“A lot of people in my program wonder why I’m still going to school,” says Michael Kao, who’s about three semesters away from finishing his degree at EMU in apparel, textiles, and merchandising. The reason they ask is that Kao started his own clothing line (Chief) several years ago, managed the South U clothing store Motivation, and now has his own store, Legion, selling Chief and his other favorite brands of street wear. But thirty-year-old Kao sees this too as a stepping-stone. “I want to become a creative director for a company like Carhartt,” he says. “Having experience in the industry is good, but you still need that piece of paper.”
Kao loves the functionality of work wear but thinks it’s unnecessarily lacking in flair. Legion is intended to fill a little of that gap. He explains the outfit he happens to be wearing, starting with his Rick Owens high-tops: “He’s a high-end fashion label. I don’t know if you could call him a maison,” he says, dropping the French word for fashion house. Moving up, he’s wearing regular gray long johns under his “drop crotch” pants, which, like hoodies, have unfairly been associated with urban thugs, he says. “Look at Commes des Garcons,” he says, a seriously avant-garde label. “Every season, they’ll have drop crotch pants in their lineup.” His “extended long tank top” is by Fear of God and the hoodie by HBA.

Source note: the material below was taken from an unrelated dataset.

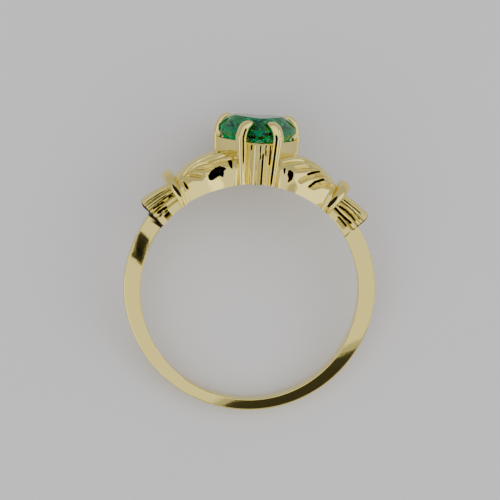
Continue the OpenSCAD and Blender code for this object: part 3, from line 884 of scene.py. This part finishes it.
def smooth_row(rows, place):
    """A row between the given rows, on a curve that passes through them all"""
    i = min(int(place), len(rows) - 2)
    t = place - i
    a, b, c, d = (Vector(rows[min(max(j, 0), len(rows) - 1)]) for j in range(i - 1, i + 3))
    return (b * 2 + (c - a) * t + (a * 2 - b * 5 + c * 4 - d) * t ** 2
            + (b * 3 - a - c * 3 + d) * t ** 3) / 2


def make_prong(name, at, normal, thick, claw, groove):
    """A prong that climbs the setting and bends over the stone"""
    wide, rim_y = mm("prong_w"), FINGER_R + mm("rim_h")
    table = mm("girdle_h") + mm("stone_crown_h") - mm("rim_h")
    sides, per_row = (112 if groove else 56), 9
    foot_y = math.sqrt((FINGER_R + PRONG_LIFT) ** 2 - at[0] ** 2)
    rows = [(mm("stone_gap") + claw[0][0] * thick - mm("setting_taper"), foot_y, PRONG_FOOT[0],
             PRONG_FOOT[1] * claw[0][3])]
    rows += [(mm("stone_gap") + out * thick, rim_y + rise * table, deep, broad)
             for out, rise, deep, broad in claw]
    count = per_row * (len(rows) - 1)
    across = Vector((normal[1], 0, -normal[0]))
    rings, spine = [], []
    for i in range(count + 1):
        out, y, deep, broad = smooth_row(rows, i / per_row)
        before = smooth_row(rows, max(i / per_row - 0.15, 0))
        after = smooth_row(rows, min(i / per_row + 0.15, len(rows) - 1))
        lean = math.atan2(before[0] - after[0], after[1] - before[1])
        outward = Vector((normal[0] * math.cos(lean), math.sin(lean), normal[1] * math.cos(lean)))
        middle = Vector((at[0] + normal[0] * out, y, at[1] + normal[1] * out))
        ring = []
        for j in range(sides):
            a = 2 * math.pi * j / sides
            c, s = math.cos(a), math.sin(a)
            ring.append(middle + outward * (thick * deep / 2 * math.copysign(abs(c) ** 0.7, c))
                        + across * (wide * broad / 2 * math.copysign(abs(s) ** 0.7, s)))
        rings.append(ring)
        front = across * math.copysign(1, across.z)
        spine.append((middle + front * wide * broad / 2, outward, front))
    piece = drawn_out(name, rings)
    if groove:
        first, last, aside, half_w, deep = groove
        line = [place + outward * aside
                for place, outward, _ in spine[int(first * count):int(last * count) + 1]]
        carve(piece, one_way(tuple(-spine[0][2])), [(line, half_w, deep)])
    return piece


# The stone's rings of points, as shares of its girdle: their sizes, and how far down the pavilion
# and up the crown they lie
LOW_SIZE, LOW_DROP = 0.82, 0.38
STAR_SIZE, STAR_RISE = 0.83, 0.62
TABLE_SIZE = 0.65


def make_stone_room():
    """The room round the stone, which notches the prongs for its girdle"""
    heart = Heart()
    gap, half_girdle = mm("stone_gap"), mm("stone_girdle_t") / 2
    girdle_y = FINGER_R + mm("girdle_h")
    table_y = girdle_y + mm("stone_crown_h")
    rows = ((LOW_SIZE, girdle_y - mm("stone_pavilion_h") * LOW_DROP),
            (1, girdle_y - half_girdle - gap / 2), (1, girdle_y + half_girdle + gap / 2),
            (STAR_SIZE, girdle_y + mm("stone_crown_h") * STAR_RISE + gap),
            (TABLE_SIZE, table_y + gap), (TABLE_SIZE, table_y + 0.4))
    return drawn_out("stone_room", [ring_at(heart.ring(40, size, gap), y) for size, y in rows])


# Grooves down the inner prongs: where each starts and ends, how far aside it is, its half width
# and its depth
PRONG_GROOVES = {-1: (0.08, 0.42, 0.0, 0.07, 0.26), 1: (0.02, 0.28, 0.0, 0.07, 0.30)}


def make_prongs():
    """Two prongs beside the heart's tip and two at its widest place"""
    heart = Heart()
    x = mm("inner_prong_x")
    turn = math.radians(INNER_TURN)
    room = make_stone_room()
    pieces = []
    for side, word in SIDES.items():
        normal = (side * math.cos(turn), math.sin(turn))
        pieces.append(make_prong(f"inner_prong_{word}", (side * x, heart.wall_z(x)), normal,
                                 mm("inner_prong_t"), INNER_CLAW, PRONG_GROOVES[side]))
        pieces.append(make_prong(f"outer_prong_{word}", (side * mm("stone_w") / 2, heart.lobe_z),
                                 (side, 0.0), mm("prong_t"), OUTER_CLAW, None))
    for piece in pieces:
        apply_modifier(piece, "BOOLEAN", object=room, operation="DIFFERENCE", solver="MANIFOLD")
    bpy.data.objects.remove(room)
    return pieces


# Halves of the outlines of the crown's band and of its points: share of its half width, share of
# its length past the lobes
CROWN_BAND = ((0.56, -0.55), (0.70, 0.12), (0.74, 0.40))
CROWN_POINTS = ((0.60, 0.10), (0.68, 0.40), (0.93, 0.72), (0.74, 0.80), (0.50, 0.54), (0.38, 0.52),
                (0.13, 0.88))
POINT_SHARE = 0.52    # thickness of the points, as a share of the band's
PLATE_ROUND = 0.07    # rounding of the plates' edges


def make_crown_plate(name, outline, thick, middle_y):
    """A plate of the crown, extruded from its outline and bevelled"""
    right = [(x * mm("crown_w") / 2, -mm("stone_l") / 2 - z * mm("crown_l")) for x, z in outline]
    line = right + [(-x, z) for x, z in reversed(right)]
    clear_choice()
    bpy.ops.mesh.primitive_circle_add(vertices=len(line), radius=1, fill_type="NGON")
    piece = fresh(name)
    bpy.ops.object.mode_set(mode="EDIT")
    mesh = bmesh.from_edit_mesh(piece.data)
    for vert, (x, z) in zip(mesh.verts, line):
        vert.co = (x, middle_y - thick / 2, z)
    bmesh.update_edit_mesh(piece.data)
    bpy.ops.mesh.select_all(action="SELECT")
    bpy.ops.mesh.extrude_region_move(TRANSFORM_OT_translate={"value": (0, thick, 0)})
    face_outwards()
    apply_modifier(piece, "BEVEL", width=PLATE_ROUND, segments=4, limit_method="ANGLE",
                   angle_limit=math.radians(25))
    return piece


def make_crown():
    """The crown past the heart's lobes: a band, three points and their beads"""
    middle_y = FINGER_R + mm("crown_h") - mm("crown_t") / 2
    bead_z = -mm("stone_l") / 2 - mm("crown_l") + mm("bead_r")
    bead_x = mm("crown_w") / 2 - mm("bead_r")
    pieces = [
        make_crown_plate("crown_band", CROWN_BAND, mm("crown_t"), middle_y),
        make_crown_plate("crown_points", CROWN_POINTS, mm("crown_t") * POINT_SHARE, middle_y),
    ]
    beads = (("left", -bead_x, 0), ("middle", 0, mm("bead_r") / 4), ("right", bead_x, 0))
    for word, x, up in beads:
        clear_choice()
        bpy.ops.mesh.primitive_uv_sphere_add(segments=40, ring_count=24, radius=mm("bead_r"))
        bead = fresh(f"crown_bead_{word}")
        bpy.ops.object.mode_set(mode="EDIT")
        bpy.ops.mesh.select_all(action="SELECT")
        bpy.ops.transform.translate(value=(x, middle_y, bead_z + up))
        bpy.ops.object.mode_set(mode="OBJECT")
        pieces.append(bead)
    return pieces


# Operators
class RING_OT_band(Operator):
    """Model the band"""
    bl_idname = "ring.band"
    bl_label = "Band"

    def execute(self, context):
        finish(make_band(), polished_gold("band_gold"), CRISP_DEG)
        return {"FINISHED"}


class RING_OT_sleeves(Operator):
    """Model the two fluted sleeves"""
    bl_idname = "ring.sleeves"
    bl_label = "Sleeves"

    def execute(self, context):
        gold = polished_gold("sleeve_gold", 0.5)
        for side in SIDES:
            finish(make_sleeve(side), gold)
        return {"FINISHED"}


class RING_OT_collars(Operator):
    """Model the collars between the sleeves and the hands"""
    bl_idname = "ring.collars"
    bl_label = "Collars"

    def execute(self, context):
        gold = polished_gold("collar_gold", 0.2)
        for side in SIDES:
            for collar in make_collars(side):
                finish(collar, gold)
        return {"FINISHED"}


class RING_OT_hands(Operator):
    """Model the two hands"""
    bl_idname = "ring.hands"
    bl_label = "Hands"

    def execute(self, context):
        gold = polished_gold("hand_gold", 0.6)
        cutter = make_back_cutter()
        for side in SIDES:
            finish(make_hand(side, cutter), gold, CARVED_DEG)
        bpy.data.objects.remove(cutter)
        return {"FINISHED"}


class RING_OT_setting(Operator):
    """Model the heart's setting"""
    bl_idname = "ring.setting"
    bl_label = "Setting"

    def execute(self, context):
        finish(make_setting(), polished_gold("setting_gold", 0.4), CARVED_DEG)
        return {"FINISHED"}


class RING_OT_prongs(Operator):
    """Model the four prongs"""
    bl_idname = "ring.prongs"
    bl_label = "Prongs"

    def execute(self, context):
        gold = polished_gold("prong_gold", 0.2)
        for prong in make_prongs():
            finish(prong, gold)
        return {"FINISHED"}


class RING_OT_crown(Operator):
    """Model the crown and its beads"""
    bl_idname = "ring.crown"
    bl_label = "Crown"

    def execute(self, context):
        gold = polished_gold("crown_gold", 0.2)
        for piece in make_crown():
            finish(piece, gold, ROUND_DEG if "bead" in piece.name else CRISP_DEG)
        return {"FINISHED"}


class RING_OT_stone(Operator):
    """Give the heart stone its clear green"""
    bl_idname = "ring.stone"
    bl_label = "Stone"

    def execute(self, context):
        stone = frame["nodes"]["heart_stone"]
        stone.data.materials.clear()
        stone.data.materials.append(green_stone())
        return {"FINISHED"}


# Camera, in the upright ring's millimetres
CAMERA_AT = (-21.0, 37.5, 297.0)
CAMERA_AIM = (-0.10, 3.18, 0.0)
CAMERA_ROLL = 3.3
VIEW_W = 39.7
SENSOR_W = 36.0

# Lights: name, middle in the upright ring's millimetres, way of the long edge or nothing for a light
# that looks at the ring's middle, size in metres, watts and shade
LIGHTS = (
    ("ceiling", (-63, 109, 400), (0.898, 0.440, 0), (0.5, 0.4), 0.34, (1.0, 0.99, 0.97)),
    ("key", (-260, -150, 380), None, (0.42, 0.42), 0.42, (1, 1, 1)),
    ("side", (360, 40, 300), None, (0.42, 0.36), 0.50, (1, 1, 1)),
)
# Dark cards for the band to mirror: name, middle, ways of the two edges, size and grey
FLAGS = (
    ("band_flag", (43.1, -78.4, 392), ((0.898, 0.440, 0), (-0.440, 0.898, 0)), (0.12, 0.030), 0.07),
    ("shank_flag", (7.2, -42.4, 391), ((0.21, 0.978, 0), (-0.783, 0.621, 0)), (0.0052, 0.0026), 0.0),
)
FLOOR_W = 1.6
STUDIO_SHADE = (0.93, 0.92, 1.0, 1)
STUDIO_STRENGTH = 0.62


def add_camera():
    """The camera, at the photograph's angle to the ring"""
    place = LYING @ Vector(CAMERA_AT)
    aim = LYING @ Vector(CAMERA_AIM)
    back = (place - aim).normalized()
    head = (LYING.to_3x3() @ Vector((0, 1, 0))).normalized()
    right = head.cross(back).normalized()
    up = back.cross(right)
    turn = Matrix.Rotation(math.radians(CAMERA_ROLL), 3, back)
    axes = Matrix((turn @ right, turn @ up, back)).transposed()
    bpy.ops.object.camera_add()
    camera = bpy.context.active_object
    camera.name = "camera"
    camera.matrix_world = Matrix.Translation(place) @ axes.to_4x4()
    camera.data.sensor_width = SENSOR_W
    camera.data.lens = SENSOR_W * (place - aim).length * TO_MM / VIEW_W
    camera.data.clip_start = 0.01
    camera.data.clip_end = 10
    bpy.context.scene.camera = camera


def add_light(name, middle, edge, size, power, shade):
    """A flat light that faces the ring"""
    lie = LYING.to_3x3().normalized()
    if edge:
        along = Vector(edge).normalized()
        axes = Matrix((along, Vector((0, 0, 1)).cross(along), Vector((0, 0, 1)))).transposed()
    else:
        axes = Vector(middle).to_track_quat("Z", "Y").to_matrix()
    bpy.ops.object.light_add(type="AREA")
    light = bpy.context.active_object
    light.name = name
    light.matrix_world = Matrix.Translation(LYING @ Vector(middle)) @ (lie @ axes).to_4x4()
    light.data.shape = "RECTANGLE"
    light.data.size, light.data.size_y = size
    light.data.energy = power
    light.data.color = shade


def add_flag(name, middle, edges, size, shade):
    """A dark card over the ring"""
    long_way, short_way = (Vector(edge).normalized() for edge in edges)
    bpy.ops.mesh.primitive_plane_add(size=1)
    card = fresh(name)
    axes = Matrix((long_way * size[0], short_way * size[1], (0, 0, 1))).transposed()
    card.data.transform((LYING.to_3x3().normalized() @ axes).to_4x4())
    card.matrix_world = Matrix.Translation(LYING @ Vector(middle))
    nodes = Nodes(name)
    card.data.materials.append(nodes.shade(Base_Color=(shade, shade, shade, 1), Roughness=1.0,
                                           Specular_IOR_Level=0.0))
    return card


class RING_OT_stage(Operator):
    """Set the floor, the lights and the camera"""
    bl_idname = "ring.stage"
    bl_label = "Stage"

    def execute(self, context):
        clear_choice()
        bpy.ops.mesh.primitive_plane_add(size=FLOOR_W)
        floor = fresh("floor")
        nodes = Nodes("floor")
        grain = nodes.noise(nodes.place(), 0.05, 2.0)
        paler = tuple(c * 1.06 for c in colour("floor")[:3]) + (1.0,)
        nodes.shade(Base_Color=nodes.blend(grain, colour("floor"), paler), Roughness=0.7)
        floor.data.materials.append(nodes.material)
        for light in LIGHTS:
            add_light(*light)
        for flag in FLAGS:
            add_flag(*flag)
        world = context.scene.world or bpy.data.worlds.new("studio")
        context.scene.world = world
        world.use_nodes = True
        background = world.node_tree.nodes["Background"]
        background.inputs["Color"].default_value = STUDIO_SHADE
        background.inputs["Strength"].default_value = STUDIO_STRENGTH
        add_camera()
        return {"FINISHED"}


OPERATORS = (RING_OT_stage, RING_OT_band, RING_OT_sleeves, RING_OT_collars, RING_OT_hands,
             RING_OT_setting, RING_OT_prongs, RING_OT_crown, RING_OT_stone)


class RING_PT_pieces(Panel):
    """Lists the ring's pieces, sizes and colours"""
    bl_idname = "RING_PT_pieces"
    bl_label = "Claddagh Ring"
    bl_space_type = "VIEW_3D"
    bl_region_type = "UI"
    bl_category = "Ring"

    def draw(self, context):
        for operator in OPERATORS:
            self.layout.operator(operator.bl_idname)
        for group in (context.scene.ring_sizes, context.scene.ring_colours):
            box = self.layout.box()
            for name in group.bl_rna.properties.keys():
                if name not in ("rna_type", "name"):
                    box.prop(group, name)


CLASSES = (RingSizes, RingColours, *OPERATORS, RING_PT_pieces)


def register():
    for item in CLASSES:
        bpy.utils.register_class(item)
    bpy.types.Scene.ring_sizes = PointerProperty(type=RingSizes)
    bpy.types.Scene.ring_colours = PointerProperty(type=RingColours)


def unregister():
    del bpy.types.Scene.ring_colours
    del bpy.types.Scene.ring_sizes
    for item in reversed(CLASSES):
        bpy.utils.unregister_class(item)


def main():
    register()
    for operator in OPERATORS:
        group, name = operator.bl_idname.split(".")
        getattr(getattr(bpy.ops, group), name)()


if __name__ == "__main__":
    main()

Then he explains business partner Jay Tiempo’s “silhouette”–a baseball jersey over a hoodie and jeans that are beginning to show a wallet fade and “whiskers” (the horizontal crease marks etched across the pelvis). Whiskers are a good thing–it means your jeans have become uniquely your own.
Kao and Tiempo, who met working at Motivation, were inspired by street wear boutiques in L.A. and New York. The prices are high, but they can talk about selvages on Copin jeans (“$149, but will last forever if you take care of them”), the drape of a Void shirt ($68), and silkscreen vs. direct-to-garment printing. Kao’s own Chief T-shirts are in the $20-$30 range.